Channel 2's Fraser is hearing these gripes as well, and in an effort to defuse them, he says, "I make it clear that I'm speaking for myself rather than the whole audience. I'll say, 'I've had enough,' not 'We've had enough.'"

Still, countless locals are at their limit, which may account for the rise of what the forecasters see as a weather-related urban myth. In recent weeks, each of them has received calls or e-mails from viewers who've heard that the Old Farmer's Almanac predicts that the mother of all storms will smack Denver in February. Turns out the text relating to the Colorado region, which Channel 31's Dunn posted on January 30, advised readers to expect a storm that might drop a foot of snow -- hardly a historic amount -- on February 4-7, and nothing out of the ordinary after that. Nevertheless, the rumor has actually gathered steam throughout the month. "People are in a panic. I get at least five e-mails a day asking why we aren't warning everyone," says Sabine. "They're like, 'It's your job to tell us! The media is quieting this story! You people are atrocious!'"
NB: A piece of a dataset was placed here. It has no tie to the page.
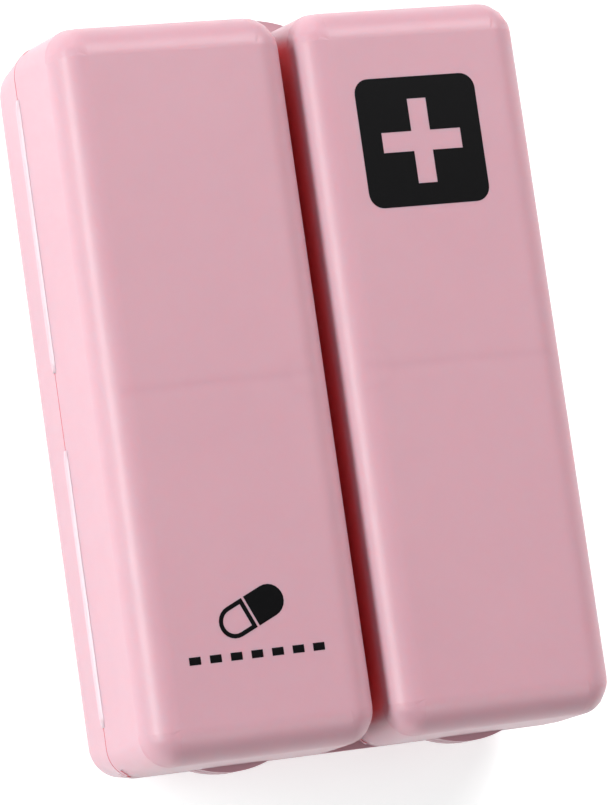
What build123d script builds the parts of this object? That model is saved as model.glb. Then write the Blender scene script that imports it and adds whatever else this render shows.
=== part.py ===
from build123d import *
import math
import os

# Folding seven-cell pill case with a pill splitter inside it: one wide back tray and two
# wing trays that fold over its front like shutters.  Millimetres.  +X is across the case,
# +Y is along it, +Z points away from the surface that it lies on.  The origin is the centre
# of the flat back face, and the case is folded shut.

os.makedirs("parts", exist_ok=True)

# ---- driving dimensions -------------------------------------------------------------------
case_length = 104.0
case_width = 71.6
case_depth = 34.0
split_height = case_depth / 2      # the plane where the wings meet the back tray
rim_gap = 0.2                      # daylight between the two rims when folded shut
wing_gap = 0.9                     # slit between the two wings

wall = 1.7
face_wall = 1.6
plan_corner = 4.4
wing_round = 4.8                   # the round along a wing's face
wing_inset = 0.6                   # how much narrower a wing's face is than its rim, each side
back_round = 9.4                   # the palm-friendly round along the back face
back_inset = 1.3
cell_corner = 3.0

lip = 0.7                          # rim material that holds a lid down
lid_thickness = 1.2
lid_slot = 1.4
lid_bite = 1.0                     # how far the side grooves reach past the cell
lid_play = 0.15
lid_head_inset = 0.1               # how far a lid's head stays inside the tray's skin
tab_reach = 0.9                    # how far a finger tab stands out of the end
tab_width = 10.0
thumb_tab_reach = 1.95             # the one wide tab, on the back tray's upper lid
thumb_tab_width = 16.0
tab_root = 0.5                     # overlap of a tab with the head behind it

station_half = 12.2                # half the length of the splitter station, along Y
station_wall = 2.0
band_half = 3.4                    # half the cross band of a wing, along Y
trough_half = 2.0
trough_depth = 8.1
slot_step = 1.0                    # ledge that a lid's inner end rests on

magnet_diameter = 5.0
magnet_thickness = 2.0
magnet_chamfer = 0.25
magnet_play = 0.03
magnet_x = 5.0
glue_room = 0.1                    # under a magnet, at the bottom of its pocket
post_diameter = 7.0
post_inset = 0.3
wing_boss_depth = 6.0              # a wing's magnet sits in a short boss on its inner wall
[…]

The only surefire cure for such fears is for the snow to stop falling, but that probably won't happen for a while; in an average year, March and April are two of Denver's three snowiest months. The forecasters can't say with any certainty how much wet stuff the spring will bring, but Nelson is hopeful that the weakening of the El Niño effect in the Pacific Ocean may lead to lower-than-normal totals. "I think we'll still get our share," he says, "but maybe not quite as much as in some years."

Fraser isn't quite so optimistic. "Five of the six years I've been here, we've been whacked by very heavy snows around then," he recalls.

Whatever happens, Sabine knows some people are going to be unhappy with her, just as they have been for months. "If you tell people what to expect, they're mad at you for telling them," she says, "and if you don't tell them what to expect, they're mad at you for not telling them. We can't win in this business." TV forecasters have become the target of viewers who are feeling aggravated and paranoid after an exceptionally stormy winter.